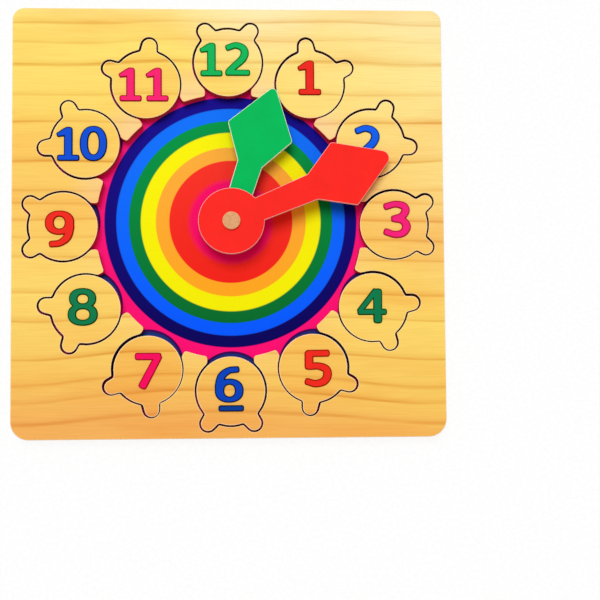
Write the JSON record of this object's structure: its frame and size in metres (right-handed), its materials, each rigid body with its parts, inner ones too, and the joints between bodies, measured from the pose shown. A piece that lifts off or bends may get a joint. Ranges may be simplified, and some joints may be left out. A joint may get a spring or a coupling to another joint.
{
  "type": "wooden clock puzzle",
  "caption": "Square wooden teaching clock puzzle: lift-out number pieces in wells round a rainbow dial, with hour and minute hands that turn on a peg.",
  "frame": {"origin": "middle of the board's flat underside", "axes": "+Z out of the dial's face, +Y towards 12 o'clock, +X towards 3 o'clock"},
  "size_m": [0.3, 0.3, 0.0245],
  "materials": {
    "pine": "satin lacquer over knot-free pine with brown growth-ring lines",
    "plywood": "bare sanded plywood",
    "print": "glossy printed sheet with rings of rainbow colour",
    "beech": "turned beech, satin",
    "red_paint": "satin enamel on wood",
    "green_paint": "satin enamel on wood",
    "dark_green_paint": "satin enamel on wood",
    "blue_paint": "satin enamel on wood",
    "pink_paint": "satin enamel on wood"
  },
  "bodies": {
    "board": {"backing_board": "plywood", "printed_sheet": "print", "frame_board": "pine", "spacer": "beech", "peg": "beech"},
    "hour_hand": {"hour_hand": "green_paint"},
    "minute_hand": {"minute_hand": "red_paint"},
    "piece_1": {"number_piece_1": "pine", "numeral_1": "red_paint"},
    "piece_2": {"number_piece_2": "pine", "numeral_2": "blue_paint"},
    "piece_3": {"number_piece_3": "pine", "numeral_3": "pink_paint"},
    "piece_4": {"number_piece_4": "pine", "numeral_4": "dark_green_paint"},
    "piece_5": {"number_piece_5": "pine", "numeral_5": "red_paint"},
    "piece_6": {"number_piece_6": "pine", "numeral_6": "blue_paint", "underline_6": "blue_paint"},
    "piece_7": {"number_piece_7": "pine", "numeral_7": "pink_paint"},
    "piece_8": {"number_piece_8": "pine", "numeral_8": "dark_green_paint"},
    "piece_9": {"number_piece_9": "pine", "numeral_9": "red_paint"},
    "piece_10": {"number_piece_10": "pine", "numeral_10_one": "blue_paint", "numeral_10_zero": "blue_paint"},
    "piece_11": {"number_piece_11": "pine", "numeral_11_left": "pink_paint", "numeral_11_right": "pink_paint"},
    "piece_12": {"number_piece_12": "pine", "numeral_12_one": "green_paint", "numeral_12_two": "green_paint"}
  },
  "joints": [
    {"name": "hour_hand_turn", "type": "hinge", "parent": "board", "child": "hour_hand", "pos_m": [0.0014, -0.0006, 0.0159], "axis": [0, 0, -1], "continuous": true},
    {"name": "minute_hand_turn", "type": "hinge", "parent": "board", "child": "minute_hand", "pos_m": [0.0014, -0.0006, 0.0202], "axis": [0, 0, -1], "continuous": true},
    {"name": "piece_1_lift", "type": "slide", "parent": "board", "child": "piece_1", "axis": [0, 0, 1], "range_m": [0, 0.03]},
    {"name": "piece_2_lift", "type": "slide", "parent": "board", "child": "piece_2", "axis": [0, 0, 1], "range_m": [0, 0.0046]},
    {"name": "piece_3_lift", "type": "slide", "parent": "board", "child": "piece_3", "axis": [0, 0, 1], "range_m": [0, 0.03]},
    {"name": "piece_4_lift", "type": "slide", "parent": "board", "child": "piece_4", "axis": [0, 0, 1], "range_m": [0, 0.03]},
    {"name": "piece_5_lift", "type": "slide", "parent": "board", "child": "piece_5", "axis": [0, 0, 1], "range_m": [0, 0.03]},
    {"name": "piece_6_lift", "type": "slide", "parent": "board", "child": "piece_6", "axis": [0, 0, 1], "range_m": [0, 0.03]},
    {"name": "piece_7_lift", "type": "slide", "parent": "board", "child": "piece_7", "axis": [0, 0, 1], "range_m": [0, 0.03]},
    {"name": "piece_8_lift", "type": "slide", "parent": "board", "child": "piece_8", "axis": [0, 0, 1], "range_m": [0, 0.0046]},
    {"name": "piece_9_lift", "type": "slide", "parent": "board", "child": "piece_9", "axis": [0, 0, 1], "range_m": [0, 0.03]},
    {"name": "piece_10_lift", "type": "slide", "parent": "board", "child": "piece_10", "axis": [0, 0, 1], "range_m": [0, 0.03]},
    {"name": "piece_11_lift", "type": "slide", "parent": "board", "child": "piece_11", "axis": [0, 0, 1], "range_m": [0, 0.03]},
    {"name": "piece_12_lift", "type": "slide", "parent": "board", "child": "piece_12", "axis": [0, 0, 1], "range_m": [0, 0.03]}
  ]
}
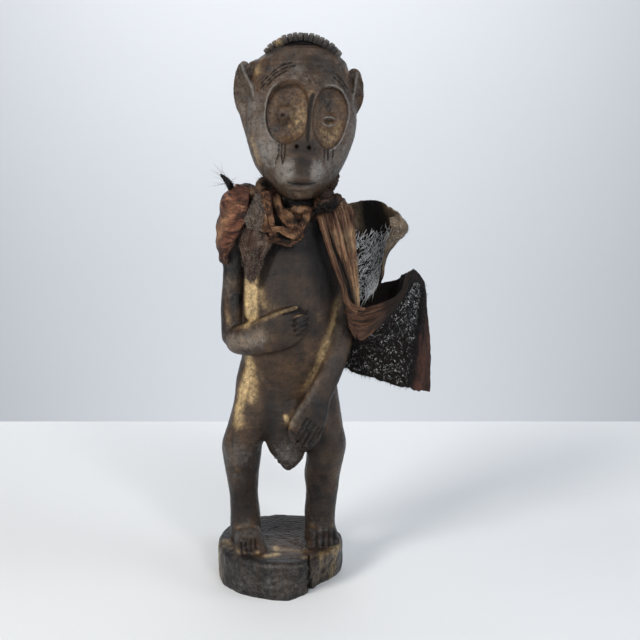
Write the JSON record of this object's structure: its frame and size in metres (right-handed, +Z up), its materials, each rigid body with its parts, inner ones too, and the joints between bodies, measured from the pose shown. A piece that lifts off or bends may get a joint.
====
- _Exercise aim_
Work through the records line by line and tally those holding "structure". Reply with the number alone.

- _Solution to this problem_
2